Data:
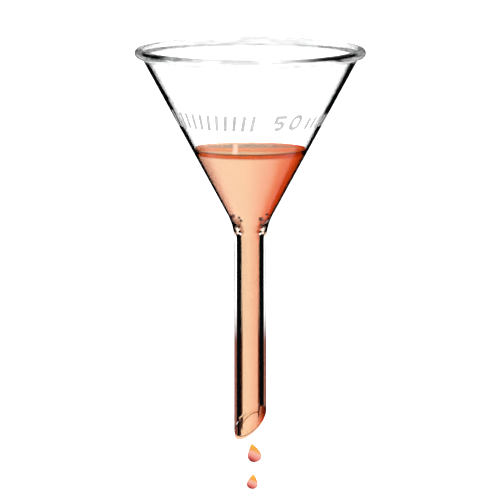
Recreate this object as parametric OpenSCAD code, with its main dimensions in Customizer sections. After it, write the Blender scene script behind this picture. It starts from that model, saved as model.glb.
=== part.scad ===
// Glass filter funnel, caught while it drains. Millimetres, +Z up.
// The origin is on the axis, at the top of the stem's straight wall.
// The view side of the funnel is -Y.

/* [Cone] */
// Outer diameter over the rim bead
rim_d = 50; // [46:1:70]
// Full angle of the cone's outer face
cone_angle = 57; // [54:1:62]
// Wall thickness just under the rim
wall_rim = 1; // [0.9:0.05:1.5]
// Wall thickness at the neck
wall_neck = 0.55; // [0.5:0.05:1.1]
// Diameter of the rolled rim bead
bead_d = 2; // [1.8:0.1:2.4]

/* [Stem] */
// Outer diameter of the stem
stem_d = 7; // [6.5:0.5:8]
// Bore of the stem
bore_d = 4; // [3.5:0.1:4.5]
// Stem length from the top of its straight wall to the tip's longest point
stem_len = 44; // [35:0.5:80]
// Slope of the tip's slanted cut, from level
tip_slope = 50; // [40:1:58]
// Direction that the short side of the tip faces, about the axis
tip_turn = -52; // [-180:1:180]
// Radius of the outer fillet where cone and stem are sealed together
neck_fillet = 12; // [10:0.5:14]

/* [Marks] */
// Height of the printed numerals and bars
mark_h = 3.5; // [2.5:0.1:4]
// Level of the middle of the marks, below the bead's centre
mark_drop = 13.6; // [12:0.1:15]
// Width of a printed stroke
stroke = 0.75; // [0.5:0.05:0.8]
// Sideways lean of the numerals and bars, per unit of height
slant = 0.2; // [0:0.05:0.3]
// Height of the fired enamel above the glass
enamel = 0.05; // [0.04:0.01:0.1]

/* [Liquid] */
// Level of the liquid, below the bead's centre
fill_drop = 21; // [19:0.5:24]
// Climb of the liquid up the glass at its edge
meniscus_h = 0.5; // [0.2:0.1:0.8]
// Width of the curved edge of the liquid's surface
meniscus_w = 1.5; // [1:0.1:2]

/* [Drops] */
// Width of the upper drop
upper_w = 3; // [2:0.1:3.2]
// Height of the upper drop
upper_h = 4.2; // [4:0.1:4.6]
// Width of the lower drop
lower_w = 2.4; // [1.8:0.1:2.8]
// Height of the lower drop
lower_h = 3.4; // [3.2:0.1:3.8]
// Gap below the stem's tip to the upper drop
upper_gap = 0.3; // [0.2:0.1:1]
// Gap between the two drops
drop_gap = 2.5; // [2:0.1:4]

/* [Hidden] */
$fn = 96;

GLASS = [0.86, 0.91, 0.91, 0.35];
ENAMEL = [0.88, 0.88, 0.87];
LIQUID = [0.97, 0.55, 0.30, 0.8];
GOLD = [0.96, 0.66, 0.36, 0.85];
// Steps in each rounded stretch of an outline
ARC_STEPS = 14;
// Angle between two printed bars, about the axis
BAR_PITCH = 6.9;

half = cone_angle / 2;
stem_r = stem_d / 2;
bore_r = bore_d / 2;
bead_r = bead_d / 2;
lip_r = wall_rim * 0.48;
lip_lift = 0.2;
bead_fillet = bead_r / 2;

// Where the cone's outer line would meet the stem's, above the fillet
vertex_z = neck_fillet * tan(half / 2);
bead_ring_r = rim_d / 2 - bead_r;
bead_z = vertex_z + (bead_ring_r - stem_r) / tan(half);
seal_top_z = vertex_z + vertex_z * cos(half);
rim_seam_z = bead_z - bead_d * 0.8;

// Radius of the cone's outer face, and of its inner one, at a height
function outer_r(z) = stem_r + (z - vertex_z) * tan(half);
function wall_across(z) = (wall_neck
    + (wall_rim - wall_neck) * (z - vertex_z) / (bead_z - vertex_z)) / cos(half);
function inner_r(z) = outer_r(z) - wall_across(z);
inner_slope = (inner_r(1) - inner_r(0));
inner_half = atan(inner_slope);
throat_z = (bore_r - inner_r(0)) / inner_slope;
throat_fillet = 3;
throat_reach = throat_fillet * tan(inner_half / 2);

level_z = bead_z - fill_drop;
cut_z = stem_r * tan(tip_slope) - stem_len;

// Points along an arc, from one angle to another
function arc(centre, r, from, to, steps = ARC_STEPS) =
    [for (i = [0:steps]) centre + r * [cos(from + (to - from) * i / steps),
        sin(from + (to - from) * i / steps)]];

// The rim in section: wall, rounded lip, bead and the small fillet under it
module rim_section() {
    bead_c = [bead_ring_r, bead_z];
    lip_z = bead_z + lip_lift;
    lip_c = [inner_r(lip_z) + lip_r / cos(inner_half), lip_z];
    along = bead_c - lip_c;
    over = atan2(along.y, along.x) + acos((lip_r - bead_r) / norm(along));
    reach = sqrt(pow(bead_r + bead_fillet, 2) - pow(bead_fillet, 2));
    fillet_c = bead_c - reach * [sin(half), cos(half)] + bead_fillet * [cos(half), -sin(half)];
    under = atan2(fillet_c.y - bead_c.y, fillet_c.x - bead_c.x);
    polygon(concat(
        [[inner_r(rim_seam_z), rim_seam_z]],
        arc(lip_c, lip_r, 180 - inner_half, over),
        arc(bead_c, bead_r, over, under, 2 * ARC_STEPS),
        arc(fillet_c, bead_fillet, under + 180, 180 - half),
        [[outer_r(rim_seam_z), rim_seam_z]]));
}

// Points on the neck's rounded throat, from the bore up to the cone
throat = arc([bore_r + throat_fillet, throat_z - throat_reach], throat_fillet,
    180, 180 - inner_half);

module cone_body() {
    color(GLASS)
    rotate_extrude()
    polygon([
        [inner_r(seal_top_z), seal_top_z],
        [outer_r(seal_top_z), seal_top_z],
        [outer_r(rim_seam_z), rim_seam_z],
        [inner_r(rim_seam_z), rim_seam_z]]);
}

module rim_bead() {
    color(GLASS)
    rotate_extrude()
    rim_section();
}

module neck_seal() {
    outside = arc([stem_r + neck_fillet, 0], neck_fillet, 180 - half, 180);
    color(GLASS)
    rotate_extrude()
    polygon(concat(
        [[bore_r, 0]],
        throat,
        [[inner_r(seal_top_z), seal_top_z]],
        outside));
}

// Everything below the slanted cut of the tip
module below_tip() {
    size = 4 * stem_d;
    translate([0, 0, cut_z])
    rotate([0, -tip_slope, tip_turn])
    translate([-size / 2, -size / 2, -size])
    cube(size);
}

module stem_tube() {
    slack = 1;
    color(GLASS)
    difference() {
        translate([0, 0, -stem_len])
        cylinder(h = stem_len, r = stem_r);
        translate([0, 0, -stem_len - slack])
        cylinder(h = stem_len + 2 * slack, r = bore_r);
        below_tip();
    }
}

// A flat shape laid on the cone: its middle at an angle round from the view side
module on_cone(turn) {
    mark_z = bead_z - mark_drop;
    rotate([90, 0, turn])
    translate([0, mark_z - mark_h / 2, outer_r(mark_z - mark_h)])
    linear_extrude(2 * mark_h)
    children();
}

// The thin layer of enamel that printed shapes are cut from
module enamel_layer() {
    low = bead_z - mark_drop - mark_h;
    high = bead_z - mark_drop + mark_h;
    rise = enamel / cos(half);
    rotate_extrude()
    polygon([
        [outer_r(low), low],
        [outer_r(low) + rise, low],
        [outer_r(high) + rise, high],
        [outer_r(high), high]]);
}

function stadium(w, h) = concat(
    arc([0, h / 2 - w / 2], w / 2, 0, 180),
    arc([0, w / 2 - h / 2], w / 2, 180, 360));

// Points leant sideways, the more the higher they are above the middle of the mark
function leant(points) = [for (p = points) [p.x + slant * (p.y - mark_h / 2), p.y]];

function box(x, y, w, h) = [[x, y], [x + w, y], [x + w, y + h], [x, y + h]];

function raised(points, by) = [for (p = points) [p.x, p.y + by]];

module bar(h) {
    polygon(leant(box(-stroke / 2, 0, stroke, h)));
}

module numeral_zero(w) {
    difference() {
        polygon(leant(raised(stadium(w, mark_h), mark_h / 2)));
        polygon(leant(raised(stadium(w - 2 * stroke, mark_h - 2 * stroke), mark_h / 2)));
    }
}

module numeral_five(w) {
    bowl_r = mark_h * 0.32;
    bowl_c = [0.02 * w, bowl_r];
    polygon(leant(box(-w / 2, mark_h - stroke, w * 0.92, stroke)));
    polygon(leant(box(-w / 2, mark_h * 0.48, stroke, mark_h * 0.5)));
    polygon(leant(concat(
        arc(bowl_c, bowl_r, -150, 145),
        arc(bowl_c, bowl_r - stroke, 145, -150))));
}

// The nominal size in millimetres, and low plain bars after it
module size_mark() {
    five_turn = 22.5;
    zero_turn = 36;
    bars_from = 49;
    bars = 5;
    width = mark_h * 0.8;
    color(ENAMEL)
    intersection() {
        enamel_layer();
        union() {
            on_cone(five_turn) numeral_five(width);
            on_cone(zero_turn) numeral_zero(width);
            for (i = [0:bars - 1])
                on_cone(bars_from + i * BAR_PITCH) bar(mark_h * 0.72);
        }
    }
}

// A row of plain upright bars, further round the same side
module bar_mark() {
    bars_from = -74;
    bars = 12;
    color(ENAMEL)
    intersection() {
        enamel_layer();
        for (i = [0:bars - 1])
            on_cone(bars_from + i * BAR_PITCH) bar(mark_h);
    }
}

// Liquid in the cone and down the whole stem, level on top, cut along the tip
module liquid() {
    edge_z = level_z + meniscus_h;
    shore_r = inner_r(edge_z) - meniscus_w;
    curve = [for (i = [0:ARC_STEPS]) [shore_r + meniscus_w * i / ARC_STEPS,
        level_z + meniscus_h * pow(i / ARC_STEPS, 3)]];
    color(LIQUID)
    difference() {
        rotate_extrude()
        polygon(concat(
            [[0, -stem_len], [bore_r, -stem_len]],
            throat,
            [for (i = [ARC_STEPS:-1:0]) curve[i]],
            [[0, level_z]]));
        below_tip();
    }
}

// A falling drop: round below, drawn to a small rounded point above.
// It stands on its lowest point and leans over by an angle.
module drop(w, h, lean) {
    round_r = w / 2;
    point_r = w * 0.06;
    span = h - round_r - point_r;
    flank = asin((round_r - point_r) / span);
    translate([0, 0, round_r])
    rotate([0, lean, 0])
    rotate_extrude()
    polygon(concat(
        arc([0, 0], round_r, -90, flank, 2 * ARC_STEPS),
        arc([0, span], point_r, flank, 90, 4)));
}

upper_z = -stem_len - upper_gap - upper_h;
lower_z = upper_z - drop_gap - lower_h;

module upper_drop() {
    off_axis = 0.9;
    lean = -13;
    color(GOLD)
    translate([off_axis, 0, upper_z])
    drop(upper_w, upper_h, lean);
}

module lower_drop() {
    off_axis = 0.45;
    lean = 8;
    color(GOLD)
    translate([off_axis, 0, lower_z])
    drop(lower_w, lower_h, lean);
}

cone_body();
rim_bead();
neck_seal();
stem_tube();
size_mark();
bar_mark();
liquid();
upper_drop();
lower_drop();
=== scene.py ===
from collections import namedtuple
from math import acos, atan, atan2, cos, hypot, pi, radians, sin, sqrt, tan

import bmesh
import bpy
from mathutils import Matrix, Vector


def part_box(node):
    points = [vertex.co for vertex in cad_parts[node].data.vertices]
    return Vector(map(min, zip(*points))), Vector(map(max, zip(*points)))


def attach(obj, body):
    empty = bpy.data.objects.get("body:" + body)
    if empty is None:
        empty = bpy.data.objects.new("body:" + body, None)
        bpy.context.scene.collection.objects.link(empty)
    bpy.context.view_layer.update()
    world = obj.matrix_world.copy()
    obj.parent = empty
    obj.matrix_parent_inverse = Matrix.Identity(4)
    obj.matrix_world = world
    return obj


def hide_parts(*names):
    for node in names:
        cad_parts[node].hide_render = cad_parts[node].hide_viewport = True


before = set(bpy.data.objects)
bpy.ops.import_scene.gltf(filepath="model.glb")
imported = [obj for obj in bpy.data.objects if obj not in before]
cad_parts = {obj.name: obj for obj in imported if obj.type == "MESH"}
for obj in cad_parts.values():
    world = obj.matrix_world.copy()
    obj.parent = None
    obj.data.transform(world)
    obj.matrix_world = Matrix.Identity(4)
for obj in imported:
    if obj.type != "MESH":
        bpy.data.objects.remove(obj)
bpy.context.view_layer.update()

MM = 0.001

# Sizes of the glass that the CAD boxes don't give, as in the CAD model
WALL_RIM = 1.0 * MM
WALL_NECK = 0.55 * MM
BEAD_R = 1.0 * MM
BORE_R = 2.0 * MM
NECK_FILLET = 12 * MM
THROAT_FILLET = 3 * MM
TIP_SLOPE = radians(50)
TIP_TURN = radians(-52)
MENISCUS_H = 0.5 * MM
MENISCUS_W = 1.5 * MM

# Detail that only the looks have
TIP_POLISH = 0.22 * MM  # rounding of the cut's inner edge
TIP_ROUND = 0.42 * MM  # rounding of the cut's outer edge
FILM = 0.02 * MM  # gap between glass and liquid
TIP_FILM = 0.3 * MM  # liquid that hangs under the cut, in its middle
EDGE_FILM = 0.08  # how much of that is left at its edge
HANG_MARGIN = 0.1 * MM  # dry margin of the cut
THIN_SIDE = 0.17 * MM  # what the wall loses at the left of the rim
THICK_SIDE = 0.1 * MM  # what the wall gains at the right of the rim
LIP_SHARE = 0.36  # radius of the inner lip, as a share of the wall
LIP_RISE = 0.62 * MM  # height of the lip's middle above the bead's
DROP_HOLLOW = 1.25  # how hollow a drop's shoulders are
# Drops: CAD node, body, how far it leans
DROPS = (("upper_drop", "falling_drop", radians(-13)), ("lower_drop", "leading_drop", radians(8)))
# Bubbles under the liquid: how far to the right, how high, radius
BUBBLES = [(x * MM, z * MM, r * MM) for x, z, r in (
    (-3.5, 5.7, 0.42), (-2.3, 5.5, 0.28), (-1.9, 4.8, 0.3), (-2.3, 3.3, 0.36),
    (2.2, 5.1, 0.5), (3.4, 6.1, 0.3), (2.4, 3.4, 0.4))]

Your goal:
In the listing above, locate the line containing "upper_z = -stem_len - upper_gap - upper_h;" and the line containing "cad_parts[node].hide_render = cad_parts[node].hide_viewport". Transcribe those two lines and everything between them, exactly as written.

Task output:
upper_z = -stem_len - upper_gap - upper_h;
lower_z = upper_z - drop_gap - lower_h;

module upper_drop() {
    off_axis = 0.9;
    lean = -13;
    color(GOLD)
    translate([off_axis, 0, upper_z])
    drop(upper_w, upper_h, lean);
}

module lower_drop() {
    off_axis = 0.45;
    lean = 8;
    color(GOLD)
    translate([off_axis, 0, lower_z])
    drop(lower_w, lower_h, lean);
}

cone_body();
rim_bead();
neck_seal();
stem_tube();
size_mark();
bar_mark();
liquid();
upper_drop();
lower_drop();
=== scene.py ===
from collections import namedtuple
from math import acos, atan, atan2, cos, hypot, pi, radians, sin, sqrt, tan

import bmesh
import bpy
from mathutils import Matrix, Vector


def part_box(node):
    points = [vertex.co for vertex in cad_parts[node].data.vertices]
    return Vector(map(min, zip(*points))), Vector(map(max, zip(*points)))


def attach(obj, body):
    empty = bpy.data.objects.get("body:" + body)
    if empty is None:
        empty = bpy.data.objects.new("body:" + body, None)
        bpy.context.scene.collection.objects.link(empty)
    bpy.context.view_layer.update()
    world = obj.matrix_world.copy()
    obj.parent = empty
    obj.matrix_parent_inverse = Matrix.Identity(4)
    obj.matrix_world = world
    return obj


def hide_parts(*names):
    for node in names:
        cad_parts[node].hide_render = cad_parts[node].hide_viewport = True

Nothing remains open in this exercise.